I've decided to start doing a monthly rewind of all the books I read that month. I got this idea from http://www.thebookrat.com when I stumbled upon her vlogs on Youtube.
Black is for Beginnings
by Laurie faria Stolarz
"Stacey Brown knows that being a hereditary witch isn't all it's cracked up to be. All she really wants to do is work things out with Jacob and figure out what to do with the rest of her life. But before Stacey and Jacob can have a future, they must face their pasts."
I read this series when it first came out, all but this book. When my book club decided to read this series I was VERY excited! I've been wanting to reread these books so I could read this book as well (and remember what was going on). This was the first graphic novel I've read and I don't know how I feel about them. Maybe because the first four in this series I made in to my own little movie in my head it was weird seeing these characters on page. The book itself was okay. This was my least favorite in the series but I did enjoy it. This book was meant to finish the story and it did, which I greatly appreciate.
by Katie Ganshert
The Fault in our Stars
by John Green
"Diagnosed with Stage IV thyroid cancer at 13, Hazel was prepared to die until, at 14, a medical miracle shrunk the tumors in her lungs... for now.
Two years post-miracle, sixteen-year-old Hazel is post-everything else, too; post-high school, post-friends and post-normalcy. And even though she could live for a long time (whatever that means), Hazel lives tethered to an oxygen tank, the tumours tenuously kept at bay with a constant chemical assault.
Enter Augustus Waters. A match made at cancer kid support group, Augustus is gorgeous, in remission, and shockingly to her, interested in Hazel. Being with Augustus is both an unexpected destination and a long-needed journey, pushing Hazel to re-examine how sickness and health, life and death, will define her and the legacy that everyone leaves behind."

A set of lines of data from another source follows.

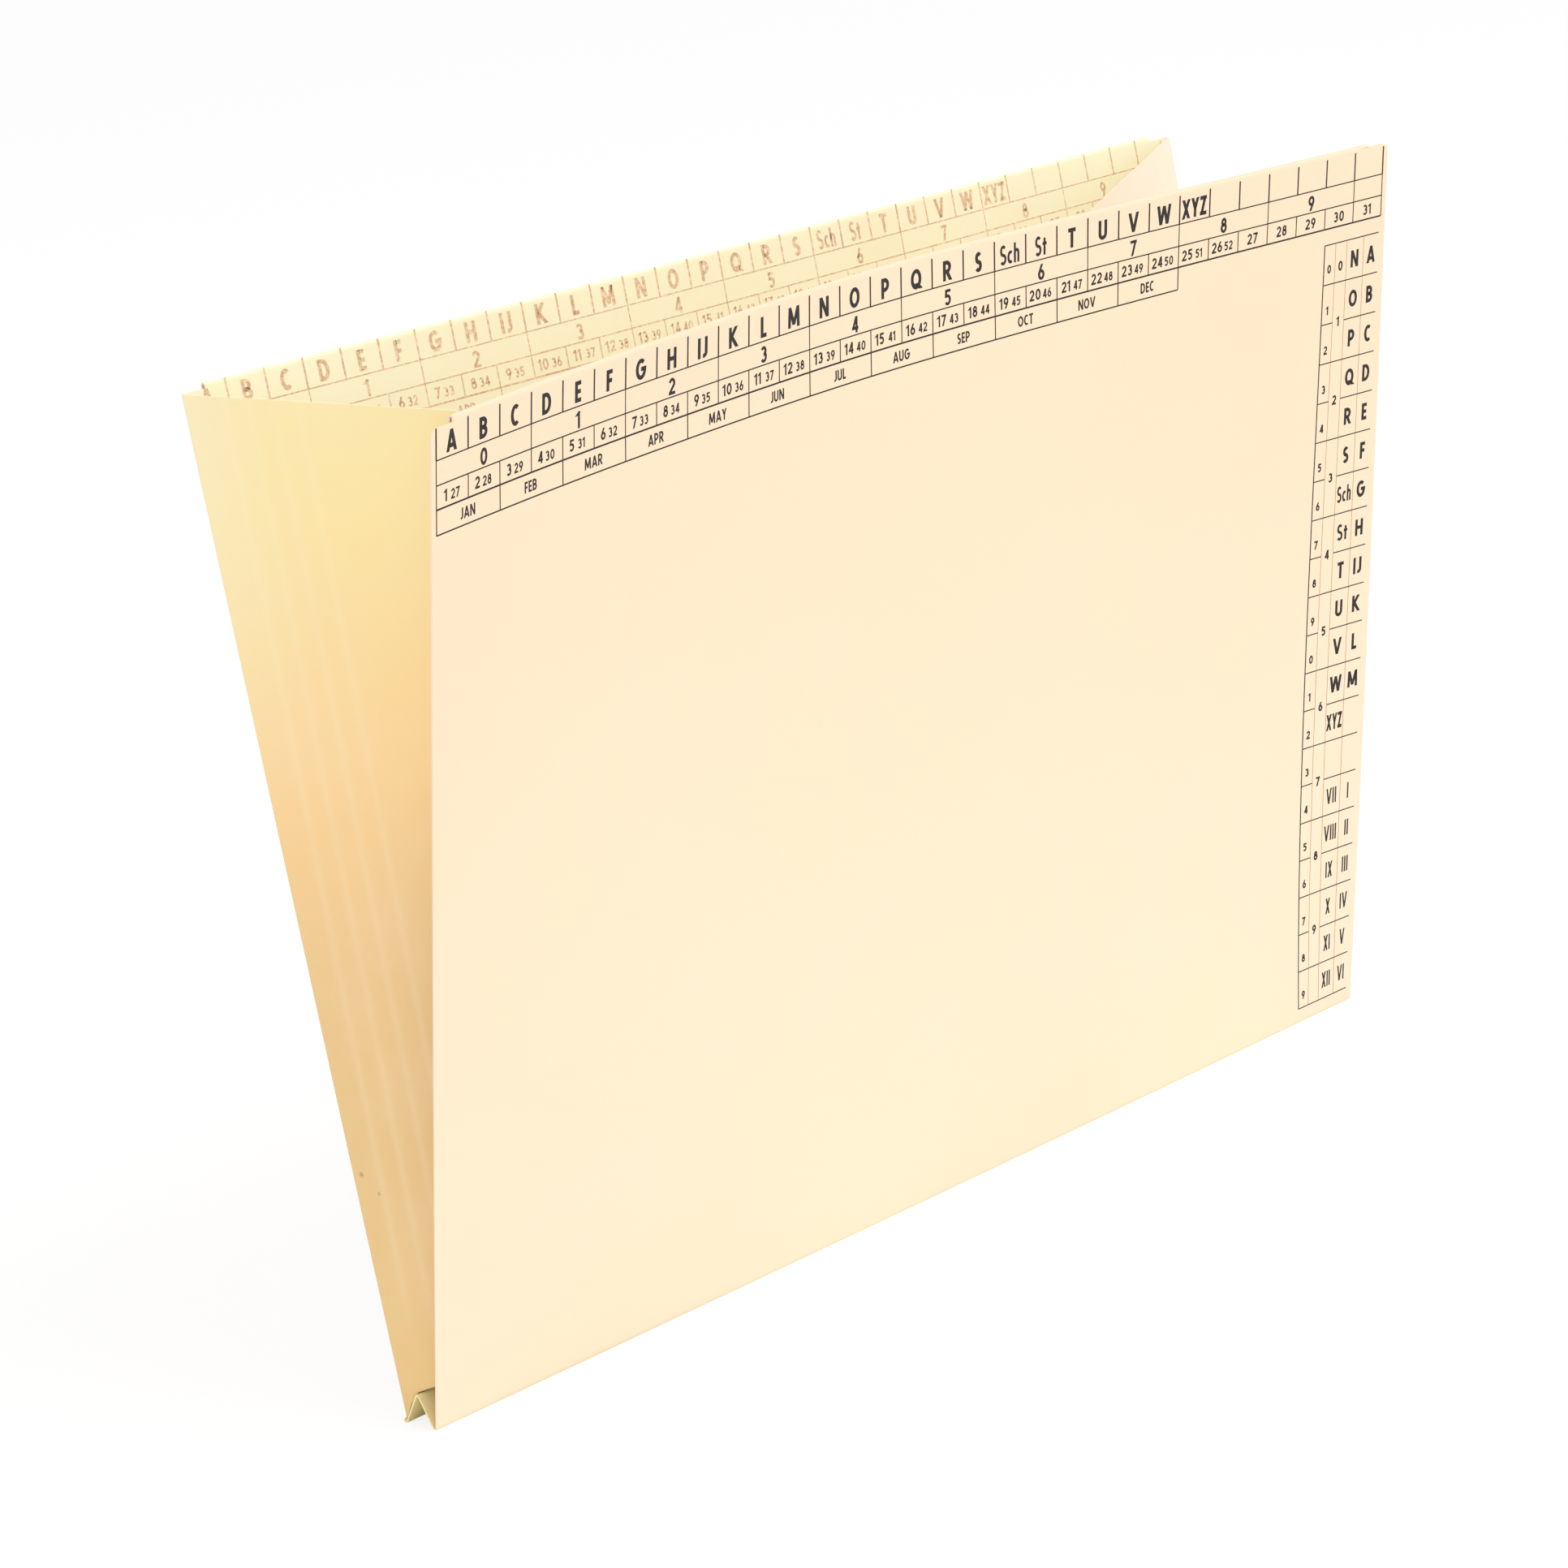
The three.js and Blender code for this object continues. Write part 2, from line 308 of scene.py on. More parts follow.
# The card's two faces lie half a thickness to each side, joined by the cut edges
corner_a, corner_b = points[cells], points[np.roll(cells, -1, axis=1)]
corner_c = points[np.roll(cells, 1, axis=1)]
turned = np.cross(corner_b - corner_a, corner_c - corner_a)
normals = np.zeros(points.shape)
for i in range(4):
    np.add.at(normals, cells[:, i], turned[:, i] / np.linalg.norm(turned[:, i], axis=1)[:, None])
normals /= np.linalg.norm(normals, axis=1)[:, None]
count = len(points)
sides = {}
for a, b in np.concatenate([cells[:, [i, (i + 1) % 4]] for i in range(4)]):
    sides[(int(a), int(b))] = True
rim = [(a, b) for a, b in sides if (b, a) not in sides]
faces = cells.tolist() + (cells[:, ::-1] + count).tolist()
faces += [(b, a, a + count, b + count) for a, b in rim]
vertices = np.concatenate([points + normals * half_card, points - normals * half_card])


def mesh_piece(name, vertices, faces, smooth):
    mesh = bpy.data.meshes.new(name)
    mesh.from_pydata((np.asarray(vertices) / 1000).tolist(), [], [tuple(face) for face in faces])
    mesh.polygons.foreach_set("use_smooth", [smooth] * len(mesh.polygons))
    mesh.validate()
    piece = bpy.data.objects.new(name, mesh)
    bpy.context.scene.collection.objects.link(piece)
    return piece


sheet = mesh_piece("card_sheet", vertices, faces, True)
rim_ends = {(min(a, b) + k, max(a, b) + k) for a, b in rim for k in (0, count)}
sharp = sheet.data.attributes.new("sharp_edge", "BOOLEAN", "EDGE")
sharp.data.foreach_set("value", [tuple(sorted(edge.vertices)) in rim_ends for edge in sheet.data.edges])
place = sheet.data.attributes.new("place", "FLOAT_VECTOR", "POINT")
place.data.foreach_set("vector", np.concatenate([places, places]).ravel())
face_side = sheet.data.attributes.new("face_side", "FLOAT", "POINT")
face_side.data.foreach_set("value", [1.0] * count + [0.0] * count)


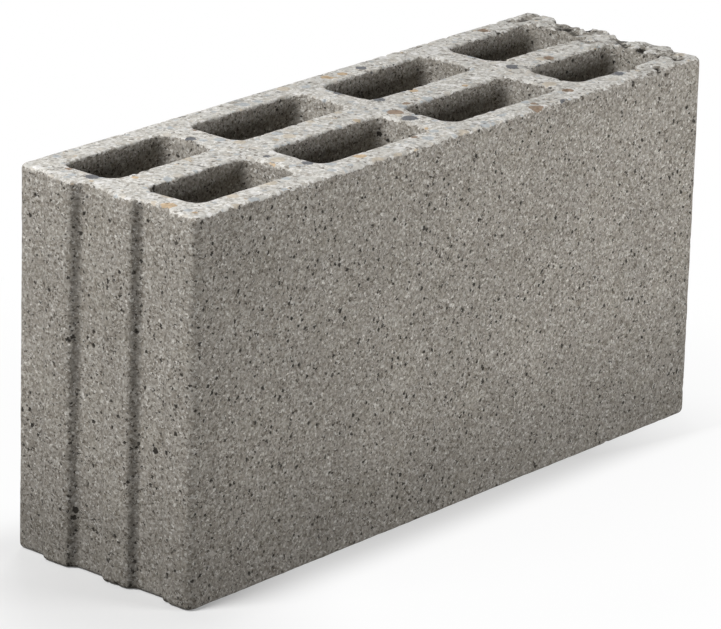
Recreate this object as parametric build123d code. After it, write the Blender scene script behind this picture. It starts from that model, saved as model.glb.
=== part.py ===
from build123d import *
import os

# A hollow concrete masonry block for thin joints, pressed as one piece, its top bed ground flat.
# Two rows of cells run right through it, and upright teeth on each end lock into the next block.
# Millimetres, +Z up, origin at the middle of the bottom bed. X runs along the wall, Y through it.
# Turned half round about its upright axis, the block is the same block.

# Overall sizes. The face length is the step from one block to the next along a course.
face_length = 495.0
block_width = 150.0
block_height = 249.0

# Shells and webs at the top bed. The end shell is measured at the gaps between the teeth.
side_shell = 19.5
centre_web = 25.0
end_shell = 17.5
cross_web = 20.5
end_cell_length = 91.5

# Cells. The draft is how far each cell wall leans in on its way down to the bottom bed.
cells_per_row = 4
cell_corner_radius = 9.0
core_draft = 1.5

# Teeth. The play is the width by which a tooth is narrower than the gap that takes it.
teeth_per_end = 3
tooth_pitch = 25.0
tooth_depth = 5.0
tooth_flank_run = 5.0
tooth_play = 1.0
tooth_edge_radius = 1.5

# Eased edges, and how far a core passes each bed that it opens.
upright_edge_radius = 5.0
top_arris_radius = 1.2
bottom_arris_radius = 1.5
core_overrun = 2.0

# Sizes that follow from the ones above.
overall_length = face_length + tooth_depth
tip_plane = overall_length / 2
gap_plane = tip_plane - tooth_depth
cell_width = (block_width - 2 * side_shell - centre_web) / 2
row_offset = (cell_width + centre_web) / 2
first_cell_start = end_shell - gap_plane
middle_cells_length = -2 * (first_cell_start + end_cell_length + cross_web)
middle_cells = cells_per_row - 2
middle_cell_length = (middle_cells_length - (middle_cells - 1) * cross_web) / middle_cells


# One end from the front corner to the back one: a tooth first, then a gap, and so on in turn.
def end_outline():
    depth_before, depth_after = tip_plane, gap_plane
    points = [(-depth_before, -block_width / 2)]
    for step in range(1 - teeth_per_end, teeth_per_end):
        tooth_side = 1 if depth_before > depth_after else -1
        flank_middle = step * tooth_pitch - tooth_side * tooth_play / 2
        points.append((-depth_before, flank_middle - tooth_flank_run / 2))
        points.append((-depth_after, flank_middle + tooth_flank_run / 2))
        depth_before, depth_after = depth_after, depth_before
    points.append((-depth_before, block_width / 2))
    return points


# The block seen from above: one end, and the same end turned half round.
def block_outline():
    near_end = end_outline()
    far_end = [(-x, -y) for x, y in near_end]
    outline = make_face(Polyline(*near_end, *far_end, close=True))
    rows = outline.vertices().group_by(Axis.Y)
    flanks = [vertex for row in rows[1:-1] for vertex in row]
    outline = fillet(flanks, tooth_edge_radius)
    rows = outline.vertices().group_by(Axis.Y)
    return fillet(rows[0] + rows[-1], upright_edge_radius)


# The outline drawn up to full height, with the arris of each bed eased all round.
def solid_block():
    body = extrude(block_outline(), block_height)
    body = fillet(body.faces().sort_by(Axis.Z)[-1].outer_wire().edges(), top_arris_radius)
    return fillet(body.faces().sort_by(Axis.Z)[0].outer_wire().edges(), bottom_arris_radius)


# One steel core of the mould. It is drawn out upwards, so it narrows towards the bottom bed.
def cell_core(length, centre_x, centre_y):
    sections = []
    for height in (-core_overrun, block_height + core_overrun):
        narrowing = 2 * core_draft * (block_height - height) / block_height
        section = RectangleRounded(length - narrowing, cell_width - narrowing, cell_corner_radius)
        sections.append(Pos(centre_x, centre_y, height) * section)
    return loft(sections, ruled=True)


# Both rows of cores. The cells at the ends are shorter than the ones between them.
def cell_cores():
    cores = []
    start = first_cell_start
    for number in range(cells_per_row):
        at_an_end = number in (0, cells_per_row - 1)
        length = end_cell_length if at_an_end else middle_cell_length
        for side in (-1, 1):
            cores.append(cell_core(length, start + length / 2, side * row_offset))
        start += length + cross_web
    return cores


concrete_block = solid_block() - cell_cores()
os.makedirs("parts", exist_ok=True)
export_step(concrete_block, "parts/concrete_block.step")
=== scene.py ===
import math
import bpy
import numpy as np
from mathutils import Matrix, Vector


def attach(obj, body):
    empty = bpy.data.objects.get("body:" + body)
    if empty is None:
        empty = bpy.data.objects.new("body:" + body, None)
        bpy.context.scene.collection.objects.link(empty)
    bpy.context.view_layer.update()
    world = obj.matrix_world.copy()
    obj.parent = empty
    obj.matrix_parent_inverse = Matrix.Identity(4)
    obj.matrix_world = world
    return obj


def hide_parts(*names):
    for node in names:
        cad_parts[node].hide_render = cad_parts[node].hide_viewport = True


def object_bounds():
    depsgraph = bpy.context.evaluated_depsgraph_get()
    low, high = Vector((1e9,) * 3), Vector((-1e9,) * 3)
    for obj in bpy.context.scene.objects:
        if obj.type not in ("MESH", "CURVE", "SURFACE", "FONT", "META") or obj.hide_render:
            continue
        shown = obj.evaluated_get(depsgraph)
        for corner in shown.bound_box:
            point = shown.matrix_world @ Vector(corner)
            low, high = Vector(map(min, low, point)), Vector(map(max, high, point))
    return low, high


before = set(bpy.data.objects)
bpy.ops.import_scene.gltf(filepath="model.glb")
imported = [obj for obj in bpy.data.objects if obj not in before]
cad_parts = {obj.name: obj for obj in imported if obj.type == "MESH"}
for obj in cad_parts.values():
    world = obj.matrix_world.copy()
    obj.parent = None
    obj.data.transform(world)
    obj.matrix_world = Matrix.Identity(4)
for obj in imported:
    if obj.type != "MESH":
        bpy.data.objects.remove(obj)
cadLow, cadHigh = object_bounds()
mm = 0.001
blockNode = "concrete_block"
print("stage: the packed block is loaded")


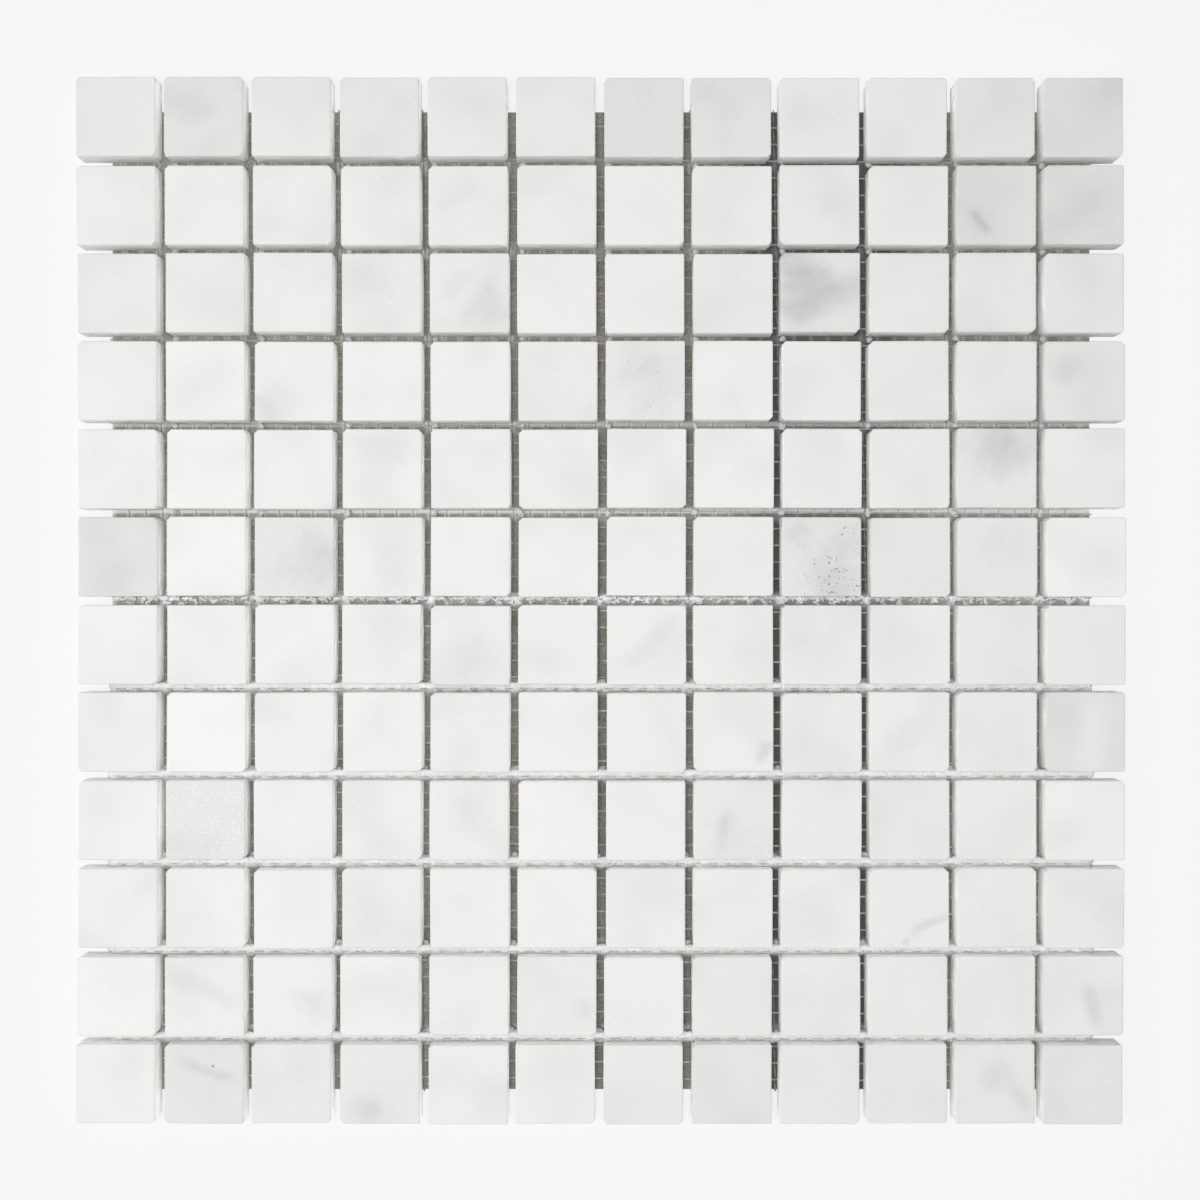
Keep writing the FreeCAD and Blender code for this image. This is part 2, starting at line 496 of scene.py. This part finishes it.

I think John Green is a genius. He writes amazing books that blow your mind!
The Long Goodbye Memories of my Father
by Patti Davis
"In The Long Goodbye, Patti Davis describes losing her father to Alzheimer’s disease, saying goodbye in stages, helpless against the onslaught of a disease that steals what is most precious—a person’s memory. “Alzheimer’s,” she writes, “snips away at the threads, a slow unraveling, a steady retreat; as a witness all you can do is watch, cry, and whisper a soft stream of goodbyes.”
She writes of needing to be reunited at forty-two with her mother, of regaining what they had spent decades demolishing. A truce was necessary to bring together a splintered family, a few weeks before her father released his letter telling the country and the world of his illness. The author delves into her memories to touch her father again, to hear his voice, to keep alive the years she had with him.
Moving and honest, an illuminating portrait of grief, of a great man, a disease, and a woman and her father."
I love reading about Ronald Reagan, I think he was an amazing person who knew who he was, stuck to his morals, and tried to live life to it's fullest.
by Darlene Ryan
"Evie was pregnant and forced to give up the baby. But she can't just leave the child with strangers, especially when she thinks the baby is being neglected. With her boyfriend waiting in the truck, Evie snatches the baby and convinces him to drive her to Montreal where she plans to start a new life with her child. But when the baby won't eat and she and Justin argue, she ends up alone in a small town. As the baby becomes sicker, Evie must decide whether to admit her mistake and turn herself in, or to keep running."
This was an alright book. It was a super easy read. I found out after reading this book that 'orca soundings' books are written for teens who are reluctant to read books. As a result these books are easy to read, short, intense novels. Like I said it was an okay book but the end I felt was horrible. It just left you hanging, you have no idea what happens next. Frustrating.
Between the Lines
by Jodi Picoult and Samantha Van Leer
"What happens when happily ever after…isn’t? Delilah is a bit of a loner who prefers spending her time in the school library with her head in a book—one book in particular. Between the Lines may be a fairy tale, but it feels real. Prince Oliver is brave, adventurous, and loving. He really speaks to Delilah. And then one day Oliver actually speaks to her. Turns out, Oliver is more than a one-dimensional storybook prince. He’s a restless teen who feels trapped by his literary existence and hates that his entire life is predetermined. He’s sure there’s more for him out there in the real world, and Delilah might just be his key to freedom. Delilah and Oliver work together to attempt to get Oliver out of his book, a challenging task that forces them to examine their perceptions of fate, the world, and their places in it. And as their attraction to each other grows along the way, a romance blossoms that is anything but a fairy tale."
I have no words. This book is amazing! I hope that Samantha Van Leer decides to write more in the future! I can't believe she is only 16. Amazing!